TIRESIAS:            He will know what errand

brings me, that agreement, age with age, we made

to deck our wands, to dress in skins of fawn

and crown our heads with ivy.  (p. 161)

Tiresias believes in Dionysus because he believes in everything, while Cadmus believes in nothing, but both old men join in the performance of worship.  Meanwhile the chorus of Asian Bacchantes are the mature worshippers, there beautiful songs and dances (I’m guessing about the dances) more integral to the play than ever before.  Why does the chorus sing and dance, after all – because they – we, the audience – are worshipping Dionysus or per Nietzsche allowing our Dionysian side to at least peak out for a few hours.

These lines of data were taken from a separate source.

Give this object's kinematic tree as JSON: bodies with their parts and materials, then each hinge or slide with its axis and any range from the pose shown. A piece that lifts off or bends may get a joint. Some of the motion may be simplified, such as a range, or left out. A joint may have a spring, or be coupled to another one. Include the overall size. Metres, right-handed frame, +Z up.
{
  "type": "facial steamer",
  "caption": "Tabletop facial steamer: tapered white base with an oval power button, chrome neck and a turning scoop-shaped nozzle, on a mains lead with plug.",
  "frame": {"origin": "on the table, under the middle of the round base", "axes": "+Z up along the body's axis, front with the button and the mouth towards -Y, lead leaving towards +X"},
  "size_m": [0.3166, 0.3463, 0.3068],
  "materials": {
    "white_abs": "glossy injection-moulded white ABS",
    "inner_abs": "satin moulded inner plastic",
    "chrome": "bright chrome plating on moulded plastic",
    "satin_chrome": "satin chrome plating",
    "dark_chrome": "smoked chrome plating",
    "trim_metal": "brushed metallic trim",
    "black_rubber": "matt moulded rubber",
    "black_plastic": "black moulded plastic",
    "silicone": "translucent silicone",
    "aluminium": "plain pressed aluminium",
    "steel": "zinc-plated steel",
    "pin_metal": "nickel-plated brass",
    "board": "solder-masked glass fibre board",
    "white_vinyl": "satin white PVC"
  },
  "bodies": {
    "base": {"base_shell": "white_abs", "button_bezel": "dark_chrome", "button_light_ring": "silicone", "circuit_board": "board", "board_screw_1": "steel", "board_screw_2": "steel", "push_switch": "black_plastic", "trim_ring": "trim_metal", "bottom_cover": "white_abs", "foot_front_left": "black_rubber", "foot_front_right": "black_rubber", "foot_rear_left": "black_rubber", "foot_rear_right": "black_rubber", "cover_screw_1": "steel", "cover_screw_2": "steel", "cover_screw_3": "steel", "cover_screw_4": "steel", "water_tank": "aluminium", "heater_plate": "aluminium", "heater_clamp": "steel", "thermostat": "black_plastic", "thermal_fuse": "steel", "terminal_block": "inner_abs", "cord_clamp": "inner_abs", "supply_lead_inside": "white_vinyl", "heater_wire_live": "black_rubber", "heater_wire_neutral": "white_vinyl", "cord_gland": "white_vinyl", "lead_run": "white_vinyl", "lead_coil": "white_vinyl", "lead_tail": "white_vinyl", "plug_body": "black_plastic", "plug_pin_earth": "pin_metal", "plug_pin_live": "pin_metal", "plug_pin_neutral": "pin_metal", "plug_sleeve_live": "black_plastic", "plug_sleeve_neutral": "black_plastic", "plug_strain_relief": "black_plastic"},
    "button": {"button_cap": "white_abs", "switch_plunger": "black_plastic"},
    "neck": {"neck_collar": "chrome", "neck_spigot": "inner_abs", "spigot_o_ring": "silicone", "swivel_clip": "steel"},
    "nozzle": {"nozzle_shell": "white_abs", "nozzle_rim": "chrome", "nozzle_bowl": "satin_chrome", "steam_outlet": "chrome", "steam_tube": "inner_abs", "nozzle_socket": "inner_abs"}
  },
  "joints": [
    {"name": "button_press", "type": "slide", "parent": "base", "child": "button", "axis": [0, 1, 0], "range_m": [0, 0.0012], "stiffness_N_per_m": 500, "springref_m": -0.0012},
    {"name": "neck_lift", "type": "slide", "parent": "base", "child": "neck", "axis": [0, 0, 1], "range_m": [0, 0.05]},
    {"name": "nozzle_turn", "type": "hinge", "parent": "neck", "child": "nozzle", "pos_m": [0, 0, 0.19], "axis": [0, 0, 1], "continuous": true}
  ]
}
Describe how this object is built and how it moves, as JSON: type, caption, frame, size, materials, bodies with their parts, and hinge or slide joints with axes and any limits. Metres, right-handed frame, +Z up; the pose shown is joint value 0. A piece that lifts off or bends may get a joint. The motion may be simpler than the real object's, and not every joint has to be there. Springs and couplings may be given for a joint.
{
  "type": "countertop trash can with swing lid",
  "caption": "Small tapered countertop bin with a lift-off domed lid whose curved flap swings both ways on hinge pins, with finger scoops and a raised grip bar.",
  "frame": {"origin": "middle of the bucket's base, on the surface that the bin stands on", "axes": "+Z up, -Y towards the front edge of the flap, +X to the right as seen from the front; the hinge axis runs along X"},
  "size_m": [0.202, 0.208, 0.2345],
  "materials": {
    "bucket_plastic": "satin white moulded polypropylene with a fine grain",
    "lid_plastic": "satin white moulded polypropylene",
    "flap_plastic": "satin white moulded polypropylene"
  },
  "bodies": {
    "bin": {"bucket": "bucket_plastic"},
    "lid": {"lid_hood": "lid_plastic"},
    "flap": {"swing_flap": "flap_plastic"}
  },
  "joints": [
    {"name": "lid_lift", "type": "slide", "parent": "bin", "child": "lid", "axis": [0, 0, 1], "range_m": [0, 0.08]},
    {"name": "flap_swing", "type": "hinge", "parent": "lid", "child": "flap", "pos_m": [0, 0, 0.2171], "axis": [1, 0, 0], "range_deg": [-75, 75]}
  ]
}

The culmination is the cross-dressing scene, when Pentheus disguises himself as a woman in order to spy on their frenzied orgies – such a teenager – and what begins as a costume becomes a performance:

DIONYSUS:                             But look:

one of your curls has come loose from under the snood

where I tucked it.

PENTHEUS:       It must have worked loose

when I was dancing for joy and shaking my head.

DIONYSUS:  Then let me be your maid and tuck it back.

Hold still.  (196)

Pentheus and Dionysus; The Bacchae has the strangest pair of protagonists.  But almost everything in the play is strange and disturbing, an exemplar of the sublime in literature.


I picked a marble relief of a Bacchante in part so I could get a good look at her fennel stalk, the thyrsus, that is so important to the play.  The relief is a Roman copy of a Greek original contemporary with The Bacchae.  It is on display at the Met.